Two other very important type of cell in the body's defenses, both of which are also white cells, is the “macrophage,” a name derived from the Greek and really meaning “big eater” and the “neutrophil.” Both of these cell types carry out the process called “phagocytosis.” This is process of engulfing foreign particles and cells, and this includes the debris from body cells, which may have been killed by bacterial toxins, or by environmental poisons which have found their way into the body. The engulfing process consists of the cell sending out processes of its own cell substance until they join up around the offending item and consequently draw it into the cell. Once within the cell the engulfed particle is enclosed within a membranous “vesicle”, which separates it from the rest of the cell.
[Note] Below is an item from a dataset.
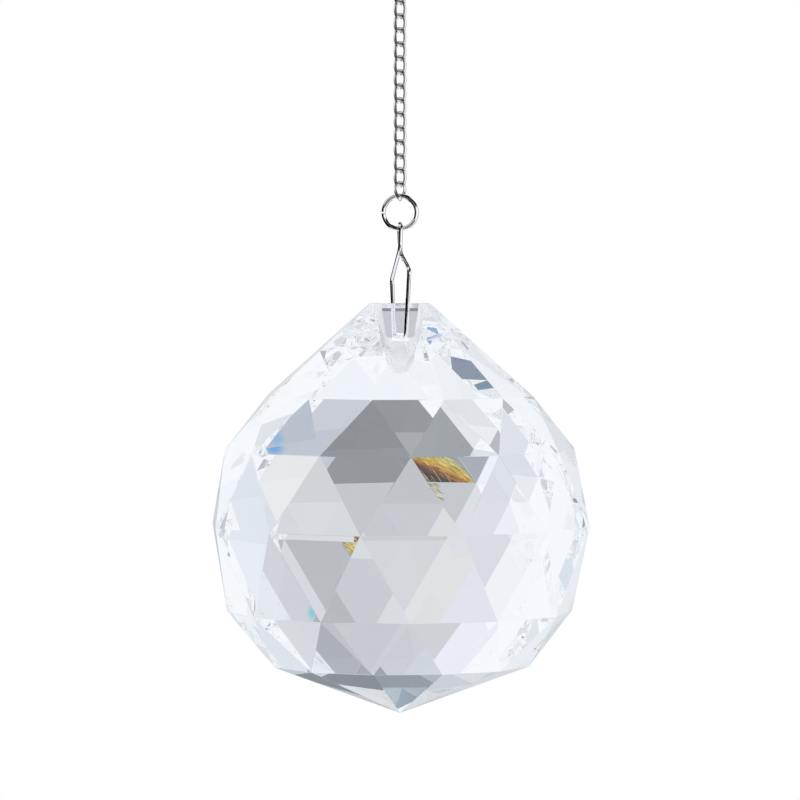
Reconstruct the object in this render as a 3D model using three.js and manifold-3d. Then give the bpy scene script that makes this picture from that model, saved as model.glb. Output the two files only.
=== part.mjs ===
// A crystal suncatcher: a faceted glass ball with a tapered neck, hung by a bent wire clip,
// a jump ring and a twisted curb chain from a plain top ring.
// Millimetres, +Z up, front towards -Y. The origin is where the top ring bears on its hook.
import * as THREE from "three";
import { ConvexGeometry } from "three/addons/geometries/ConvexGeometry.js";
import { mergeVertices } from "three/addons/utils/BufferGeometryUtils.js";
import Module from "manifold-3d";

// ---- driving dimensions ----
const clearance = 0.04; // left between pieces that bear on each other

// Faceted ball: rows of vertices, each row turned half a facet from the next.
const facetsAround = 12;
const facetTurn = -11.5; // degrees from the front to the first vertex of the top row
const vertexRows = [
  { radius: 20.9, height: 20.1 },
  { radius: 27.1, height: 11.75 },
  { radius: 29.8, height: 0 }, // the girdle, from which heights are measured
  { radius: 26.75, height: -13.35 },
  { radius: 20.3, height: -21.65 },
];
const tableRadius = 4.8; // the small flat on top
const tableHeight = 34.3;
const culetDepth = 29.2; // the bottom point

// Pockets pressed into the front and back of the neck, and the pin hole through the web between them.
const webHalf = 1.5;
const pocketReach = 17; // how far out the pocket's cutter runs
const pocketTop = tableHeight + 1;
const pocketInner = { floor: 28.95, floorHalf: 2.2, topHalf: 3.2, corner: 0.5 };
const pocketOuter = { floor: 23.66, floorHalf: 2.15, topHalf: 7.4, corner: 2 };
const cornerSteps = 4;
const holeRadius = 1.25;
const holeBelowTable = 5.8;
const holeSides = 20;

// Wire clip: two legs with inturned pins, crossing below a narrow eye.
const clipWire = 0.7;
const clipTurn = 17.3; // degrees from the hole's axis, seen from above
const clipHeight = 17.4; // from the pins to the top of the eye, on the wire's centreline
const pinAboveHole = 0.6; // the pins bear on the upper side of the hole
const pinTip = 0.6;
const legFoot = 3; // from the clip's middle to each leg, at the pins
const frontShoulder = { reach: 4.8, height: 10.5 };
const backShoulder = { reach: 4.3, height: 8.9 };
const crossing = 12.4;
const eyeHalf = 1.25;
const eyeBelly = 13.7;
const crossOffset = 0.38; // each strand's distance from the clip's plane where they cross
const clipSteps = 84;

// Jump ring, cut at its left side, in the plane that faces the front.
const jumpWire = 0.7;
const jumpRadius = 2.55; // wire centreline
const jumpGap = 4; // degrees
const jumpStep = 0.16; // how far the two cut ends stand apart, front to back
const jumpSteps = 36;

// Curb chain: twisted oval links.
const linkCount = 17;
const linkWire = 0.5;
const linkHalfWidth = 0.75; // wire centreline
const linkHalfLength = 1.35;
const linkTwist = 45; // degrees that each end is turned from the middle
const endTwist = 90; // at the two rings, so that the end link's loop stands across the ring
const linkSteps = 24;

// Top ring.
const topWire = 0.8;
const topRadius = 5.6; // wire centreline
const topSteps = 40;

const wireSides = 8;

// ---- levels, from the top ring's bearing point down to the ball's girdle ----
const topCentre = topWire / 2 - topRadius;
const firstLink =
  topCentre - topRadius + (topWire + linkWire) / 2 + clearance - linkHalfLength;
const linkPitch = 2 * linkHalfLength - linkWire - clearance;
const lastLink = firstLink - (linkCount - 1) * linkPitch;
const jumpCentre =
  lastLink - linkHalfLength + (linkWire + jumpWire) / 2 + clearance - jumpRadius;
const pinLevel =
  jumpCentre - jumpRadius + (jumpWire + clipWire) / 2 + clearance - clipHeight;
const holeHeight = tableHeight - holeBelowTable;
const girdleLevel = pinLevel - pinAboveHole - holeHeight;

const wasm = await Module();
wasm.setup();

const radians = THREE.MathUtils.degToRad;
const point = (x, y, z) => new THREE.Vector3(x, y, z);

// ---- solids for cutting ----
function toSolid(geometry) {
  const bare = geometry.clone();
  bare.deleteAttribute("normal");
  bare.deleteAttribute("uv");
  const merged = mergeVertices(bare, 1e-4);
  return new wasm.Manifold(
    new wasm.Mesh({
      numProp: 3,
      vertProperties: merged.attributes.position.array,
      triVerts: new Uint32Array(merged.index.array),
    }),
  );
}

function fromSolid(solid) {
  const mesh = solid.getMesh();
  const indexed = new THREE.BufferGeometry()
    .setAttribute("position", new THREE.BufferAttribute(mesh.vertProperties, 3))
    .setIndex(new THREE.BufferAttribute(mesh.triVerts, 1));
  const flat = indexed.toNonIndexed();
  flat.computeVertexNormals();
  return flat;
}

// ---- crystal ball ----
// One level of vertices; turn is in facet widths.
function vertexRow(radius, height, turn) {
  return Array.from({ length: facetsAround }, (_, k) => {
    const angle = radians(facetTurn) + ((k + turn) * 2 * Math.PI) / facetsAround;
    return point(radius * Math.sin(angle), -radius * Math.cos(angle), height);
  });
}

function facetedBall() {
  const corners = [];
  const facet = (...points) => corners.push(...points);
  const next = (k) => (k + 1) % facetsAround;

  const table = vertexRow(tableRadius, tableHeight, 0);
  const rows = vertexRows.map(({ radius, height }, i) =>
    vertexRow(radius, height, (i % 2) / 2),
  );
  const tableCentre = point(0, 0, tableHeight);
  const culet = point(0, 0, -culetDepth);
  const lowest = rows[rows.length - 1];

  for (let k = 0; k < facetsAround; k++) {
    const right = next(k);
    facet(tableCentre, table[k], table[right]);
    facet(table[k], rows[0][k], rows[0][right]);
    facet(table[k], rows[0][right], table[right]);
    for (let i = 0; i + 1 < rows.length; i++) {
      const [upper, lower] = [rows[i], rows[i + 1]];
      // The lower vertices on the left and right of upper vertex k.
      const below = i % 2 === 0 ? k : right;
      const belowLeft = i % 2 === 0 ? (k + facetsAround - 1) % facetsAround : k;
      facet(upper[k], lower[below], upper[right]);
      facet(upper[k], lower[belowLeft], lower[below]);
    }
    facet(lowest[k], culet, lowest[right]);
  }
  return new THREE.BufferGeometry().setFromPoints(corners);
}

// A pocket's outline at one depth: open at the top, tapering down to a floor with round corners.
function pocketSection(depth, { floor, floorHalf, topHalf, corner }) {
  const outline = [];
  for (const side of [-1, 1]) {
    outline.push(point(side * topHalf, -depth, pocketTop));
    for (let i = 0; i <= cornerSteps; i++) {
      const angle = (i * Math.PI) / 2 / cornerSteps;
      const x = floorHalf - corner + corner * Math.cos(angle);
      outline.push(point(side * x, -depth, floor + corner - corner * Math.sin(angle)));
    }
  }
  return outline;
}

function crystalBall() {
  const pocket = new ConvexGeometry([
    ...pocketSection(webHalf, pocketInner),
    ...pocketSection(pocketReach, pocketOuter),
  ]);
  const hole = new THREE.CylinderGeometry(
    holeRadius,
    holeRadius,
    2 * pocketReach,
    holeSides,
  ).translate(0, 0, holeHeight);
  const cut = toSolid(facetedBall())
    .subtract(toSolid(pocket))
    .subtract(toSolid(pocket.clone().rotateZ(Math.PI)))
    .subtract(toSolid(hole));
  return fromSolid(cut);
}

// ---- wires ----
// A straight-sided wire route with a bend at each inner corner.
function bentRoute(corners) {
  const route = new THREE.CurvePath();
  let from = corners[0].at;
  corners.slice(1, -1).forEach(({ at, bend }, i) => {
    const before = corners[i].at.clone().sub(at);
    const after = corners[i + 2].at.clone().sub(at);
    const start = at.clone().add(before.setLength(bend));
    const end = at.clone().add(after.setLength(bend));
    route.add(new THREE.LineCurve3(from, start));
    route.add(new THREE.QuadraticBezierCurve3(start, at, end));
    from = end;
  });
  route.add(new THREE.LineCurve3(from, corners[corners.length - 1].at));
  return route;
}

function openWire(route, wire, steps) {
  const section = new THREE.Shape().absarc(0, 0, wire / 2, 0, 2 * Math.PI);
  return new THREE.ExtrudeGeometry(section, {
    steps,
    curveSegments: wireSides / 2,
    bevelEnabled: false,
    extrudePath: route,
  });
}

// Half of the clip, from the pin up to the crossing. side is +1 for the front leg, -1 for the back one.
function clipLeg(side, shoulder) {
  return [
    { at: point(0, -side * pinTip, 0) },
    { at: point(0, -side * legFoot, 0), bend: 0.7 },
    { at: point(0, -side * shoulder.reach, shoulder.height), bend: 0.8 },
    { at: point(side * crossOffset, 0, crossing), bend: 0.8 },
    { at: point(side * crossOffset, side * eyeHalf, eyeBelly), bend: 0.8 },
  ];
}

function wireClip() {
  const crown = [-1, 1].map((side) => ({
    at: point(-side * 0.5 * crossOffset, -side * eyeHalf * 0.9, clipHeight),
    bend: 0.9,
  }));
  const route = bentRoute([
    ...clipLeg(1, frontShoulder),
    ...crown,
    ...clipLeg(-1, backShoulder).reverse(),
  ]);
  return openWire(route, clipWire, clipSteps).rotateZ(radians(clipTurn));
}

class SplitRing extends THREE.Curve {
  getPoint(t, target = new THREE.Vector3()) {
    const angle = Math.PI + radians(jumpGap) * (0.5 - t) + t * 2 * Math.PI;
    return target.set(
      jumpRadius * Math.cos(angle),
      jumpStep * (t - 0.5),
      jumpRadius * Math.sin(angle),
    );
  }
}

// A torus drawn out into an oval, with its two ends turned apart about the long axis.
function twistedLink(bottomTwist, topTwist) {
  const link = new THREE.TorusGeometry(
    linkHalfWidth,
    linkWire / 2,
    wireSides,
    linkSteps,
  ).rotateX(Math.PI / 2);
  const { position, uv } = link.attributes;
  const up = point(0, 0, 1);
  const corner = point(0, 0, 0);
  for (let i = 0; i < position.count; i++) {
    corner.fromBufferAttribute(position, i);
    // Sections above the middle move up and those below it move down, each as a whole.
    const rise = 3 * Math.sin(uv.getX(i) * 2 * Math.PI);
    corner.z += THREE.MathUtils.clamp(rise, -1, 1) * (linkHalfLength - linkHalfWidth);
    const share = (corner.z / linkHalfLength + 1) / 2;
    const twist = THREE.MathUtils.lerp(bottomTwist, topTwist, share);
    corner.applyAxisAngle(up, -radians(twist));
    position.setXYZ(i, ...corner);
  }
  return link;
}

// ---- finishes ----
const crystal = new THREE.MeshStandardMaterial({
  color: 0xf1f5f8,
  roughness: 0.02,
  metalness: 0,
  transparent: true,
  opacity: 0.35,
  flatShading: true,
});
const silver = new THREE.MeshStandardMaterial({
  color: 0xd4d4d6,
  roughness: 0.15,
  metalness: 1,
});

// ---- assembly ----
const suncatcher = new THREE.Group();

function place(name, geometry, material, height) {
  const mesh = new THREE.Mesh(geometry, material);
  mesh.name = name;
  mesh.position.z = height;
  suncatcher.add(mesh);
}

place("crystal_ball", crystalBall(), crystal, girdleLevel);
place("wire_clip", wireClip(), silver, pinLevel);
place("jump_ring", openWire(new SplitRing(), jumpWire, jumpSteps), silver, jumpCentre);
for (let i = 0; i < linkCount; i++) {
  const bottomTwist = i === linkCount - 1 ? -endTwist : -linkTwist;
  const topTwist = i === 0 ? endTwist : linkTwist;
  const name = `chain_link_${String(i + 1).padStart(2, "0")}`;
  place(name, twistedLink(bottomTwist, topTwist), silver, firstLink - i * linkPitch);
}
const topRing = new THREE.TorusGeometry(topRadius, topWire / 2, wireSides, topSteps);
place("top_ring", topRing.rotateX(Math.PI / 2), silver, topCentre);

export default suncatcher;
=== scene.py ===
import math

import bmesh
import bpy
from mathutils import Matrix, Vector, noise


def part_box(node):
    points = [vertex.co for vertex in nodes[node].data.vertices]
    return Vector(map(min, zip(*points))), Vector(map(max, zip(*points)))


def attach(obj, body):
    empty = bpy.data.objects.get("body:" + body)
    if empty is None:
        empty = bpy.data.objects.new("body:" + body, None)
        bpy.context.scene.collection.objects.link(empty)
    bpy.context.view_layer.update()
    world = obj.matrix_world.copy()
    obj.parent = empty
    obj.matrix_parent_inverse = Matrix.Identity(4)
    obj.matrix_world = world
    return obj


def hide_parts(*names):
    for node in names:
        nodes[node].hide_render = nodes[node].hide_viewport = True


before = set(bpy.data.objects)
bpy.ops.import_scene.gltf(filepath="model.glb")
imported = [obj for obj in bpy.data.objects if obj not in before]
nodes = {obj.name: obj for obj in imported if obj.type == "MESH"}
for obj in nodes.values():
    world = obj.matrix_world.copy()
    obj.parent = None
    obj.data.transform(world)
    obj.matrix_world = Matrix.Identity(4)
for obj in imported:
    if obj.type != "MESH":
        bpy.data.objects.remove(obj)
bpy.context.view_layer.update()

mm = 0.001
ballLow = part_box("crystal_ball")[0]
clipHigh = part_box("wire_clip")[1]
jumpLow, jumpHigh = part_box("jump_ring")
topLow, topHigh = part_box("top_ring")
print("frame loaded:", len(nodes), "nodes")


class Sock:
    def __init__(self, graph, socket):
        self.graph = graph
        self.socket = socket

    def maths(self, operation, *values):
        return self.graph.node("ShaderNodeMath", {"operation": operation}, dict(enumerate(values)))

    def __add__(self, other):
        return self.maths("ADD", self, other)

    def __radd__(self, other):
        return self.maths("ADD", other, self)

    def __sub__(self, other):
        return self.maths("SUBTRACT", self, other)

    def __rsub__(self, other):
        return self.maths("SUBTRACT", other, self)

    def __mul__(self, other):
        return self.maths("MULTIPLY", self, other)

    def __rmul__(self, other):
        return self.maths("MULTIPLY", other, self)

    def __truediv__(self, other):
        return self.maths("DIVIDE", self, other)

    def __pow__(self, other):
        return self.maths("POWER", self, other)

    def __abs__(self):
        return self.maths("ABSOLUTE", self)

    def __getitem__(self, name):
        return Sock(self.graph, self.socket.node.outputs[name])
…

Digestive enzymes and oxidizing substances can then be poured into the vesicle from the cell to digest or otherwise destroy the offending item.

This process of phagocytosis plays an important part of the overall processes of immunity. The actual phagocytosis step is really a cleaning up operation after some of the earlier immune processes have taken place. In the earlier stages, antibody proteins are likely to have produced against the offending item, which coat it and make it more “palatable” to phagocytosis. Also, if the offending item is a bacterial cell, or even a moribund body cell, it may have been killed by the action of “killer” lymphocytes.

Nonetheless, phagocytosis is an extremely important step and can be seen as a cleansing process. The phagocytosed item is “neutralized” and ends up being destroyed and eliminated. The digestive and oxidizing processes, that take place within the phagocyte, destroys the structure of the offending item and makes it unrecognizable as what it was. The effect is, therefore both protective and cleansing. The phagocyte may even migrate to place from which it will be eliminated, as when it migrates to an area of pus, such as a boil, and the pus is eventually shed from the surface.

Obviously, anything, which can make the process of phagocytosis more effective and more active, is going to be significant for the processes of immunity. Such a substance will be an immune system stimulant.